Tuesday, August 28, 2018

Stop Burning Bridges and Drive Off of Them

In the past three days, two people have said something to me about not having written in my blog for a long time, and believe me, it wasn't news. Almost every single day I think about how long it's been since I've written and tell myself I'm going to write, but as you know, the writing never comes. I'll make the same excuses for you that I made for them:

One, I told you during my thirty days o' blogs that I didn't want my blog to become a boy blog, and it just so happens--surprise surprise, people!--that the majority of what I want to write about is boys;

two, also as I mentioned in my thirty days o' blogs, I'm afraid I reveal the wrong things to the wrong people, those people namely being boys;

and three, anything I want to write about that isn't about boys is about people who might maybe possibly read my blog--or absolutely positively do--and that makes writing what I want not the best choice,

but, alas, here I am as a direct result of the you-haven't-updated-your-blog-in-a-really-long-time conversation I had yesterday and the urging to do so despite all of my complaints

and since I'd hate to break up the banality of my droning on and on about boys...

There's this boy--

okay, stop. Wait--

this boy I really like--

no, really, don't--

who I've been seeing for--

for the love of God, stop, Kel, stop!

The truth is, I haven't written a blog because I don't trust myself. Not one little bit.
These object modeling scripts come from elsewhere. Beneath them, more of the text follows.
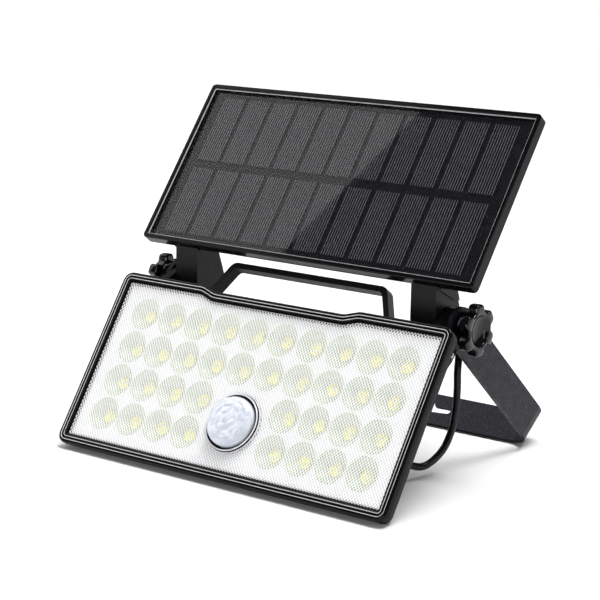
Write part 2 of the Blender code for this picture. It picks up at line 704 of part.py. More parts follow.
def cable_points():
    """Route from the lamp gland's mouth, back and down, then up behind the leg to the panel."""
    lamp_x, lamp_v = LAMP_GLAND
    panel_x, panel_v = PANEL_GLAND
    gap = GLAND_LONG + 0.3
    start = [LAMP @ Vector((lamp_x, PLATEAU + gap + d, lamp_v)) for d in (0.0, 4.0)]
    route = [(69.5, 45.4, 41.0), (72.0, 55.2, 44.8), (75.0, 59.5, 54.1),
             (77.0, 60.2, 64.0), (78.0, 57.7, 73.6), (78.0, 54.1, 82.5),
             (78.0, 49.3, 90.0), (77.0, 46.1, 98.4), (73.0, 42.5, 108.3),
             (68.5, 39.3, 119.4), (64.5, 37.3, 130.6)]
    path = [LAMP @ Vector(point) for point in route]
    end = [PANEL @ Vector((panel_x, PANEL_BACK + gap + d, panel_v)) for d in (13.0, 4.0, 0.0)]
    return start + path + end


def smooth_path(points, per_span=2):
    """Catmull-Rom samples through the points."""
    padded = [points[0] * 2 - points[1]] + points + [points[-1] * 2 - points[-2]]
    result = []
    for i in range(1, len(padded) - 2):
        p0, p1, p2, p3 = padded[i - 1:i + 3]
        for j in range(per_span):
            t = j / per_span
            bend = 2 * p0 - 5 * p1 + 4 * p2 - p3
            twist = 3 * p1 - p0 - 3 * p2 + p3
            result.append(0.5 * (2 * p1 + (p2 - p0) * t + bend * t * t + twist * t * t * t))
    result.append(points[-1])
    return result


def build_cable():
    curve = bpy.data.curves.new("cable", 'CURVE')
    curve.dimensions = '3D'
    curve.bevel_depth = CABLE_R * MM
    curve.bevel_resolution = 2
    curve.use_fill_caps = True
    path = smooth_path(cable_points())
    spline = curve.splines.new('POLY')
    spline.points.add(len(path) - 1)
    for point, place in zip(spline.points, path):
        point.co = (*(place * MM), 1.0)
    obj = bpy.data.objects.new("cable", curve)
    bpy.context.scene.collection.objects.link(obj)
    curve.materials.append(material("rubber"))
    BUILT.append(obj)


def move_to_origin():
    """Centre the whole assembly over the origin, standing on Z = 0."""
    corners = [v.co for obj in BUILT if obj.type == 'MESH' for v in obj.data.vertices]
    low = [min(c[i] for c in corners) for i in range(3)]
    high = [max(c[i] for c in corners) for i in range(3)]
    shift = Vector((-(low[0] + high[0]) / 2, -(low[1] + high[1]) / 2, -low[2]))
    for obj in BUILT:
        obj.data.transform(Matrix.Translation(shift))
    return shift


def hang(name, point, objects, shift):
    """Give moving pieces a parent empty on their joint axis."""
    empty = bpy.data.objects.new(name, None)
    empty.empty_display_size = 0.01
    empty.location = point * MM + shift
    bpy.context.scene.collection.objects.link(empty)
    back = Matrix.Translation(-empty.location)
    for obj in objects:
        obj.data.transform(back)
        obj.parent = empty


def named(*words):
    return [obj for obj in BUILT if obj.name.startswith(words)]


def build():
    clear_scene()
    build_bracket()
    build_bezel()
    build_lens()
    build_reflector()
    build_led_board()
    build_sensor()
    build_rear_shell()
    build_internals()
    button = build_button()
    flap = build_usb_flap()
    build_handle()
    build_housing_screws()
    build_gland("lamp_gland", LAMP, LAMP_GLAND, PLATEAU)
    build_gland("panel_gland", PANEL, PANEL_GLAND, PANEL_BACK)
    build_panel()
    build_leg_screws()
    knobs = {}
    for side, word in ((-1, "left"), (1, "right")):
        build_leg(side, word)
        build_pivot(side, word)
        knobs[word] = [build_clamp_washer(side, word)] + build_knob(side, word)
    build_cable()
    shift = move_to_origin()
    loose = [button, flap] + knobs["left"] + knobs["right"] + named("mounting_bracket")
    panel = named("panel_", "solar_", "leg_", "hinge_", "friction_")
    head = [obj for obj in BUILT if obj not in loose and obj not in panel]
    hang("head_pivot", PIVOT, head, shift)
    hang("panel_pivot", PIVOT, panel, shift)
    for side, word in ((-1, "left"), (1, "right")):
        spot = PIVOT + Vector((side * KNOB_BASE, 0, 0))
        hang(f"knob_pivot_{word}", spot, knobs[word], shift)
    spot = LAMP @ Vector((BUTTON_AT[0], PLATEAU, BUTTON_AT[1]))
    hang("button_travel", spot, [button], shift)
    spot = LAMP @ Vector((USB_AT[0], FLAP_HINGE[0], USB_AT[1] + FLAP_HINGE[1]))
    hang("flap_hinge", spot, [flap], shift)


build()
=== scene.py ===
import json
import math

import bmesh
import bpy
from mathutils import Matrix, Vector


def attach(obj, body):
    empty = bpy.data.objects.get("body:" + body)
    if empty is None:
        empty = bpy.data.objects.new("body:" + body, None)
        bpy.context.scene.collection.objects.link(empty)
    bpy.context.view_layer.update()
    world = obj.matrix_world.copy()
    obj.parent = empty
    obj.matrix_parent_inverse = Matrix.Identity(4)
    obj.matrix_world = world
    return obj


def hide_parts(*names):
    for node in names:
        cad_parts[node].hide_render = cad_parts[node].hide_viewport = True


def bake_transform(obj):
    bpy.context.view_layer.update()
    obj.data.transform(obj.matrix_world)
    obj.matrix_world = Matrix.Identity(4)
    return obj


MM = 0.001

# Stance of the light, as in the CAD; offsets are (depth, up) in millimetres
LAMP_TILT = math.radians(35.1)
PANEL_TILT = math.radians(38.2)
LAMP_TO_PIVOT = (24.7, 103.6)
PANEL_TO_PIVOT = (24.1, -10.2)

# Camera
CAMERA_AT = (0.5500, -0.7286, 0.2829)
CAMERA_AZIMUTH = math.radians(37.48)
CAMERA_ELEVATION = math.radians(12.85)
CAMERA_ROLL = math.radians(0.18)
CAMERA_LENS = 113.8

# Lamp face, millimetres in the lamp's own frame (right, depth, up); the profiles of
# outlines are (inset, depth) steps and those of round parts are (radius, depth) steps
LAMP_W = 200.0
LAMP_H = 94.6
LAMP_CORNER = 5.0
DIP_TOP = 47.3
DIP_BOTTOM = 39.1
DIP_DEPTH = 2.6
DIP_SHIFT = 0.155
DIP_SHOULDER = 1.2
DIP_SLOPE = 0.6
DIP_EASE = 0.2
BEZEL_PROFILE = [(0.0, 3.6), (0.0, 1.0), (0.1, 0.6), (0.4, 0.25), (0.9, 0.05), (1.5, 0.0),
                 (1.85, 0.12), (2.05, 0.45), (2.35, 0.62), (2.75, 0.6), (2.95, 0.3),
                 (3.2, 0.12), (3.6, 0.12), (3.85, 0.35), (4.1, 0.8), (4.5, 0.95),
                 (4.9, 1.05), (5.2, 1.2), (5.25, 1.4), (4.4, 1.45), (4.4, 3.6)]
# Painted highlight lines: pale strips along the bezel's ridge tops, at (inset, depth)
CREST_HIGHLIGHTS = [(1.75, 0.06), (3.4, 0.1)]
CREST_FOOT = 0.22
CREST_TOP = 0.12
CREST_SINK = 0.1
CREST_RISE = 0.06

# Cover
LENS_INSET = 4.7
LENS_FRONT = 1.55
LENS_THICK = 0.9
LENS_HOLE_R = 15.3
LENS_HOLE_SIDES = 72
LENS_PITCH_U = 1.7
LENS_PITCH_V = 2.1

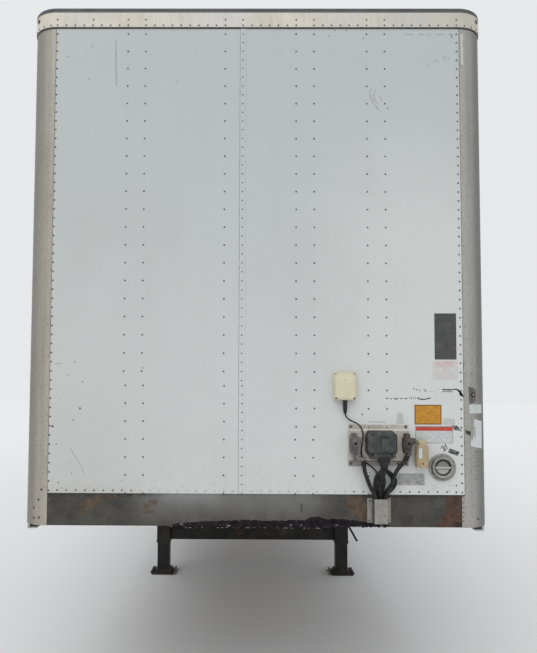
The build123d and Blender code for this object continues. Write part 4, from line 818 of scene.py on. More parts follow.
nose_plate_metal = weathered(
    "nose_plate_metal", plate_paint, dust=(0.16, 0.135, 0.10), amount=0.4, size=0.14, roughness=0.5,
    metallic=0.1, grain=0.02, depth=0.0005,
)
dress(nose_plate_metal, "nose_plate")
flange_screws = ((0.523, 1.742), (0.825, 1.743), (0.523, 1.540), (0.782, 1.539), (0.827, 1.539))
screws("plate_screws", facing(plate_flange_y, flange_screws), width=0.010)
flange_rivets = ((0.623, 1.739), (0.722, 1.740), (0.737, 1.539))
rivets(
    "plate_rivets", facing(plate_flange_y, flange_rivets), radius=0.0045, material=dark_heads,
)


# Electrical box: a grey green moulding whose hinged lid covers the socket for the tractor's lead.
# A hex bolt, two rubbed bosses and dark hinge slots break its face, and a rubber boot holds the looms below.
box_plastic = weathered(
    "nose_box_plastic", two_tone((0.028, 0.032, 0.031), (0.062, 0.067, 0.065), 0.03),
    dust=(0.16, 0.145, 0.13), amount=0.30, size=0.12, roughness=0.5, gloss=0.4,
)
dress(box_plastic, "nose_box")
box_y = raised_y - 0.034
lid_y = box_y - 0.018
bosses = facing(lid_y, ((0.640, 1.656), (0.748, 1.660)))
screws("box_bolt", facing(lid_y + 0.0045, [(0.6265, 1.7045)]), width=0.009)
rivets("box_bosses", bosses, radius=0.0065, material=box_plastic, sides=14)

hinge_rubber = weathered(
    "boot_rubber", two_tone((0.008, 0.008, 0.008), (0.022, 0.021, 0.020), 0.01),
    dust=(0.09, 0.08, 0.07), amount=0.25, size=0.05, roughness=0.6, gloss=0.25,
)
hinge_slots = bmesh.new()
for left, right in ((0.624, 0.642), (0.733, 0.749)):
    upper = ((left, 1.598), (right, 1.600))
    slot_outline = (*upper, (right - 0.003, 1.589), (right - 0.008, 1.584), (left + 0.004, 1.588))
    loft(hinge_slots, [[Vector((x, box_y + out, z)) for x, z in slot_outline] for out in (0.001, -0.0035)])
new_piece("box_hinge_slots", hinge_slots, hinge_rubber)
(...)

Another truth is that I've written plenty of posts in my head and even stayed up late typing an entire one last night, but in an uncharacteristic bout of what may have been good sense inspired by conversations I had with Griffin and Keifer and a good friend named Ro, I read and reread and reread again and didn't hit the publish button.

During these separate conversations with Griffin and Keifer and Ro, what each of these people said pretty much came down to this: You know that big ball of radiation we call the sun? I find every excuse underneath it to stop liking someone. As you're all aware, I go out with a lot of guys--an overwhelming, dizzying number, to tell yet another truth--and if we don't count C because he's obviously a different kind of case, since my ex-Glenn and I split up in July of 2014, I've had real interest in maybe five--not counting La Dispute Guy, who I haven't introduced you to yet (readers, meet La Dispute Guy. He's guy number six)--and of those five, it didn't take me long to lose interest in all but one (two if we count BTJ, but remember, I barely liked him at all until he disappeared, and in news you don't know, we started talking again along with a little something more, and I was the one who disappeared that time around, and if you want to count A, I guess we're up to three, but you guys know as bad as I felt when we stopped seeing each other, I couldn't stand how much of a whiny, complainy baby he was).

According to Griffin and Keifer and Ro, finding reasons not to like someone is just my MO. After a date or two, I decide somebody is either too short or too fat or too dumb or too conservative or too quiet or too loud or too into me or not into me enough or has stupid tattoos or ridiculous hair or doesn't kiss right or doesn't have the right smell or has unappealing teeth or a disgustingly big beard and mustache that collects droplets of coffee with cream that makes me want to throw up.

La Dispute Guy is no exception to this rule. In the beginning I started to come up with some complaint--I don't remember what it was, but I'm thinking that his living over a hundred miles away could have been it--when I was talking about him to Ro, and she was like, Just stop! You always do this. You always try to find something wrong. And I actually did. I stopped looking for things that were wrong, and now that I've gotten where I am, I'm not going to discuss it for the same reason I deleted last night's blog, and that's because like the super gay butler says to the super old vampire in need of virginal blood to maintain her illusion of youth in Once Bitten, one of the funniest and most underrated movies of all time, there's more than one way to skin a cat, and finding something wrong with every person I ever meet in my life isn't the only way to self-sabotage.